Aurait-on décidé de sacrifié le bonheur et la qualité de vie des habitants du sud par pur choix économique ? Aurait-on construit un parc industriel similaire à Sousse ? Il y a jusqu’aujourd’hui une volonté politique, qui s’accommode consciemment avec la pollution.
Il est vrai que la région, comme le reste de la Tunisie, souffre d’un chômage endémique et de nombreuses difficultés économiques et la fermeture de ses usines ou leur déplacement ailleurs sur le territoire, accentuerait la sensation d’isolement de la zone. Ce n’est pas ce que veulent les jeunes du mouvement STOP POLLUTION conscient du dilemme économico - environnementale de leur région. Ils voudraient faire savoir aux autorités centrales situées 500km plus au nord que leur ville bénéficie d’un capital naturel, qu’il est vital de préserver ; tel que : les oasis, les canyons, les sources d’eaux tellement précieuse dans cette région aride.
Un pas en avant pour Gabes serait de lui faire bénéficier de subventions et de plans de développement durables ; miser sur la dépollution en installant des filtres, établir les futures usines dans un parc excentré de la ville; trouver une solution durable et accepté pour le stockage du phosphorgypse; du littoral donc vers l’intérieur des terres mais également interdire l’installation d’usines directement sur la mer à Gabès ou ailleurs sur le territoire. L’objective n’est pas l’arrêt de toute activité industrielle à Gabes ou même la fermeture de l’usine du Groupe Chimique mais de limiter la pollution et permettre aux habitants de jouir de leur droit constitutionnel a un environnement sain et équilibré qui est également appuyé par plusieurs lois et décisions. Par exemple le décret loi sur la qualité de l’air promulgué en 2010 qui oblige les usines polluantes à respecter les normes environnementales, mettre en place des techniques pour limiter la pollution telles que des filtres dans les cheminées ou interdire le déversement des effluents directement en mer.

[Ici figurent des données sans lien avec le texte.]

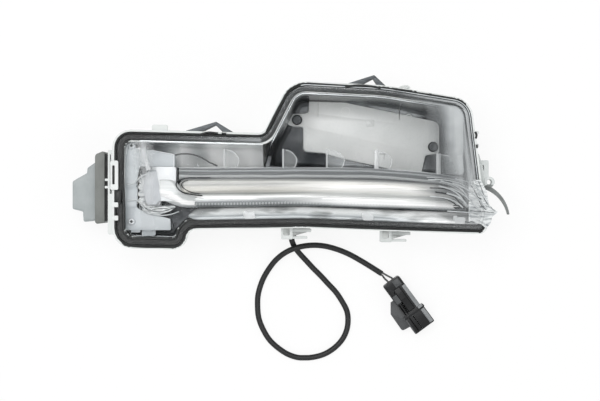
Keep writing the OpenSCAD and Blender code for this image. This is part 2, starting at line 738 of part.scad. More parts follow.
clip_seat = lip_t + 1.49;
clip_left_x = left_x + step_x * 0.671;
clip_right_x = foot_x + slope_run + top_run * 0.464;
top_tilt = atan((rim[9][1] - rim[8][1]) / (rim[9][0] - rim[8][0]));
function top_edge(x) =
  let (b = rim[8], a = x < b[0] ? rim[9] : rim[7])
  b[1] + (a[1] - b[1]) * (x - b[0]) / (a[0] - b[0]);
module top_clip_left() spring_clip(clip_left_x, arm_edge(clip_left_x) - clip_seat, -1.5, 26, 14.5);
module top_clip_right() {
  spring_clip(clip_right_x, top_edge(clip_right_x) - clip_seat / cos(top_tilt), top_tilt, 23, 10);
}

// Snap hooks on the lower edge
module snap(x, y) {
  z = plate_z - 10;
  color([0.85, 0.86, 0.86]) {
    difference() {
      block([x, y - 13, z], [9, 13, 9], 1);
      block([x + 2, y - 10, z - 1], [4.5, 6, 12], 0.8);
    }
    block([x + 8, y - 7.6, z + 2], [15, 2.4, 6], 0.6);
    block([x + 8, y - 12.6, z + 3], [12, 2, 5], 0.6);
  }
}

module bottom_snap_left() snap(foot_x + 12.2, low_edge(foot_x + 12.2) + 2.95);
module bottom_snap_right() snap(right_x - 66.7, low_edge(right_x - 57.7) + 2.95);

// Bracket at the right: plate on the wall, tab, round bush with a bore, and a curved arm
bush = [right_x + 16, arm_low + 34.8];

module side_bracket() {
  z = plate_z - 10;
  arc_c = [bush[0] - 13, bush[1] - 28.5];
  arm = [for (a = [8:3.1:70]) 28.6 * [cos(a), sin(a)]];
  arm_in = [for (a = [70:-3.1:8]) (28.6 - 1.2 - 2.4 * (a - 8) / 62) * [cos(a), sin(a)]];
  seat = inset(rim, lip_t + 1.5 - 0.02);
  foot_pt = flat(seat[6]) + [0.3, 0];
  dir = unit(flat(seat[7]) - flat(seat[6]));
  color([0.72, 0.74, 0.74])
    difference() {
      union() {
        translate([0, 0, z])
          linear_extrude(9)
            polygon([foot_pt + dir * 2, foot_pt + [9, 2], foot_pt + dir * 22 + [6, 0], foot_pt + dir * 22]);
        difference() {
          block([right_x + 8, bush[1] + 2, z], [7.5, 14.5, 9], 1);
          block([right_x + 9.6, bush[1] + 4, z - 1], [2.4, 9, 12], 0.8);
        }
        block([right_x + 8, bush[1] - 3, z], [8, 5, 9], 1);
        translate([bush[0], bush[1], z - 1]) cylinder(h = 11, r = bush_r);
        translate([arc_c[0], arc_c[1], z + 2])
          linear_extrude(6)
            polygon(concat(arm, arm_in));
      }
      translate([bush[0], bush[1], z - 3]) cylinder(h = 16, r = bush_bore_r);
    }
}

// Breather cap in the hollow behind the pad
module vent_cap() {
  z = pad_z - wall_t;
  color([0.2, 0.2, 0.21])
    translate([(pad_left + pad_right) / 2 + 3.2, (pad_low + pad_top) / 2 - 2.2, z - 3.6]) {
      difference() {
        cylinder(h = 3.6, r = 7);
        for (a = [0:60:120])
          rotate([0, 0, a]) translate([-8, -0.6, -1]) cube([16, 1.2, 2]);
      }
    }
}

// Cable: gland, route, wires and connector
gland_face = arm_low - 1;

module cable_gland() {
  color([0.16, 0.16, 0.17])
    translate([gland_x, gland_face, gland_z]) rotate([90, 0, 0]) {
      translate([0, 0, -6]) cylinder(h = 6.01, r = gland_r - 0.02);
      cylinder(h = 2, r = gland_r + 1.8);
      translate([0, 0, 2 - eps]) cylinder(h = 5, r1 = gland_r + 0.6, r2 = cable_d / 2 + 0.8);
    }
}

// The route from the gland to the end of the sheath, all of it on or near the surface
route = [
  [1.5, -58.1, 6], [1.5, -60.5, 6], [3.4, -65, 5], [7, -70, 3.6], [12, -75.5, 2.6], [18, -82, 2.2],
  [24, -88, 2.2], [30, -94.5, 2.2], [36, -101, 2.2], [41, -108.5, 2.2], [44.5, -115.5, 2.2],
  [45.5, -122.5, 2.2], [44.5, -130.5, 2.2], [41, -138, 2.2], [35, -144.5, 2.2], [27, -149.5, 2.2],
  [18, -152, 2.2], [8, -152.5, 2.2], [-1, -150, 2.2], [-9, -145, 2.2], [-16, -138.5, 2.2],
  [-21, -130.5, 2.2], [-24.5, -121.5, 2.2], [-25.5, -112, 2.2], [-25, -102.5, 2.2], [-22, -92.5, 2.3],
  [-17.5, -84, 3.4], [-11, -75.5, 5.8], [-3, -69.3, 8.6], [6, -65.6, 9.8], [16, -64, 8.8], [26, -64.5, 6.2],
  [36, -67, 3.8], [46, -71, 2.5], [56, -76.5, 2.2], [65, -82, 2.2], [72, -86.5, 2.2]
];
cable_shift = [gland_x - 1.5, gland_face + 50.8, 0];
plug_at = [78.6, -91.8];
plug_turn = -53.6;

module cable() {
  color([0.23, 0.23, 0.23])
    translate(cable_shift)
      tube(smooth(route, 2), cable_d / 2, 10);
}

module at_plug() {
  translate(cable_shift + [plug_at[0], plug_at[1], 0])
    rotate([0, 0, plug_turn])
      children();
}

// Two wires leave the sheath side by side and enter the holes of the connector's seal
wire_pitch = 4.2;

module connector_wires() {
  last = route[len(route) - 1];
  d = unit(last - route[len(route) - 2]);
  v = [-d[1], d[0], 0];
  pd = [cos(plug_turn), sin(plug_turn), 0];
  pv = [-pd[1], pd[0], 0];
  back = [plug_at[0], plug_at[1], plug_h / 2];
  color("dimgray")
    translate(cable_shift)
      for (s = [-1, 1])
        tube([last + d * 0.1 + v * s * 0.95, last + d * 1.2 + v * s * 0.95,
          (last + back) / 2 + (v + pv) * s * 0.8, back - pd * 1.2 + pv * s * wire_pitch / 2,
          back + pd * 0.7 + pv * s * wire_pitch / 2], wire_d / 2, 8);
}

module connector_body() {
  w = plug_w / 2;
  body = [[0, -w, 1.5], [plug_l - 14, -w, 0.5], [plug_l - 13.5, -w - 1.6, 0.5], [plug_l, -w - 1.6, 1],
    [plug_l, w + 1.6, 1], [plug_l - 13.5, w + 1.6, 0.5], [plug_l - 14, w, 0.5], [0, w, 1.5]];
  wing = [[14, -w + 1, 0.5], [14, -w - 2.5, 0.5], [21.5, -w - 8, 2], [37, -w - 8.4, 2], [38.3, -w, 1]];
  color([0.1, 0.1, 0.11])
    at_plug()
      difference() {
        union() {
          slab(body, 0, plug_h);
          slab(wing, 2, plug_h - 5);
          block([plug_l - 16, -w - 2.2, 0], [2.2, plug_w + 4.4, plug_h + 0.8], 0.8);
        }
        block([plug_l - 16, -w + 0.6, 2], [20, plug_w - 1.2, plug_h - 4], 2);
        translate([-1, 0, plug_h / 2]) rotate([0, 90, 0]) cylinder(h = 7, r = 4.4);
        block([7, -2.8, plug_h - 2.5], [plug_l - 24, 5.6, 5], 0.6);
        for (s = [-1, 1])
          block([3, s * (w - 1.6) - 0.5, plug_h - 0.8], [plug_l - 21, 1, 2], 0.3);
      }
}

module connector_lock() {
  color([0.16, 0.16, 0.17])
    at_plug()
      union() {
        block([7.4, -2.4, plug_h - 2.5], [plug_l - 25, 4.8, 2.6], 0.6);
        block([11, -2.4, plug_h - 1], [6, 4.8, 2.6], 0.6);
      }
}

module connector_seal() {
  color([0.75, 0.45, 0.2])
    at_plug()
      translate([0.8, 0, plug_h / 2]) rotate([0, 90, 0])
        difference() {
          cylinder(h = 4.6, r = 4.3);
          for (s = [-1, 1])
            translate([0, s * wire_pitch / 2, -1]) cylinder(h = 7, r = wire_d / 2 + 0.1);
        }
}

module connector_terminals() {
  color("goldenrod")
    at_plug()
      for (s = [-1, 1])
        block([plug_l - 16, s * 3.2 - 0.8, plug_h / 2 - 0.4], [9, 1.6, 0.8], 0.3);
}

housing();
mount_posts();
seal_bead();
outer_lens();
reflector();
reflector_screws();
light_guide();
lower_trim();
led_holder();
collimator();
led_board();
led_chips();
heat_sink();
module_carrier();
carrier_screws();
lead_wire();
driver_box();
driver_collar();
driver_gasket();
driver_screws();
side_clip();
top_clip_left();
top_clip_right();
bottom_snap_left();
bottom_snap_right();
side_bracket();
vent_cap();
cable_gland();
cable();
connector_wires();
connector_body();
connector_lock();
connector_seal();
connector_terminals();
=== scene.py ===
# Daytime running light with a light guide, lying on its back with the lens up.
import math
import bmesh
import bpy
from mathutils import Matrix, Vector


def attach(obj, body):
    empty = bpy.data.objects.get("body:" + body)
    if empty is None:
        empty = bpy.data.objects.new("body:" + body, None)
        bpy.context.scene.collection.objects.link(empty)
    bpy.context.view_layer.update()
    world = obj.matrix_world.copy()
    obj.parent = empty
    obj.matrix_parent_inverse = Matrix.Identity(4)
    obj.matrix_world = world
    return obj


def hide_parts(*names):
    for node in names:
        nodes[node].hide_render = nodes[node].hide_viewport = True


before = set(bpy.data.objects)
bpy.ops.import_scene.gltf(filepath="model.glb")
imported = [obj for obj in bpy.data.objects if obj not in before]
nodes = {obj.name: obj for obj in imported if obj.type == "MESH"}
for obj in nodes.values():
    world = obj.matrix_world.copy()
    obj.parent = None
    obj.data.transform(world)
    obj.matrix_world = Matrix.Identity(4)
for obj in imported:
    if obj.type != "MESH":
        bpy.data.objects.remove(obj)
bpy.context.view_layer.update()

MM = 0.001
scene = bpy.context.scene
scene.view_settings.view_transform = "Standard"


# Camera straight above the lamp. The picture is 450 mm wide at the lens's rim, 1192 mm below the camera
sensor_wide, rim_distance, picture_wide = 36, 1192, 450
camera_data = bpy.data.cameras.new("camera")
camera_data.sensor_width = sensor_wide
camera_data.lens = sensor_wide * rim_distance / picture_wide
camera_data.clip_start = 0.05
camera_data.clip_end = 20
camera = bpy.data.objects.new("camera", camera_data)
camera.location = (0.0078, -0.029, 1.25)
scene.collection.objects.link(camera)
scene.camera = camera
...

L’article 45 de la Constitution qui oblige l’état à fournir les moyens nécessaires pour combattre la pollution pourrait même constituer un premier pas vers la consécration du principe de pollueur-payeur. Sur ce point, on attend de l’Agence Nationale pour la Protection de l’Environnement (ANPE) de mettre en œuvre le plan d’action national qu’elle a élaboré en 2016 pour les années à venir. Lors d’une rencontre avec la direction « Suivie des milieux environnementaux » de l’Agence National pour la protection de l’environnement (ANPE), nous apprenons que le rapport de l’Organisation Mondiale de la Santé (OMS) sur les villes internationales les plus polluées comporte des données erronées en ce qui concerne la Tunisie. En effet, le rapport ne serait basé que sur une seule étude incomplète d’un spécialiste. C’est ainsi qu’elle a surpris beaucoup de Tunisiens en plaçant Sousse, Tunis, Bizerte et Sfax en tête de liste. L’ANPE est en train de rectifier cette erreur et une correction de la part de l’OMS est attendue prochainement listant Gabes et Gafsa avant les centres industriels Sfax, Tunis et Bizerte.
Mais cet exemple nous mène au cœur du problème de la gestion de la pollution de Gabes : le manque d’accessibilité des données publiques et de fiabilité des informations. Certes, il y a des intérêts politiques et économiques pour le gouvernement et les groupes industriels à l’exploitation du phosphate a grande échelle dans cette région défavorisée. Cependant cela se fait au détriment de l’environnement et des conditions de vie des populations locales. À ceux qui pensent que ce n’est pas la priorité dans la situation actuelle du pays au plan sécuritaire et économique, il faudra qu’ils sachent qu’il s’agit d’une action fondamentale à entreprendre en urgence s’agissant également de menace réelle sur la vie des habitants. La nouvelle Constitution de la deuxième république tunisienne, mondialement saluée, à accordé à la protection de l’environnement sa juste valeur.
Nos recommandations sont les suivantes :
- D’abord rétablir la communication entre la société civile, l’ANPE, le groupe chimique et le ministère de l’industrie car les années d’inaccessibilité et non-fiabilité de l’information ont mené à une méfiance réciproque et donc à un blocage de la situation.
- Travailler ensemble en utilisant les institutions et procédures existantes en Tunisie comme le mécanisme de plainte de l’ANPE et l’application du décret loi sur la qualité de l’air à partir de septembre 2016 (les émissions des usines seront contrôlées en temps réel au sein de l’APNE) ainsi qu’un Code de l’Environnement clair et précis, qui fera respecter le droit à un environnement sain constitueraient des pas en avant.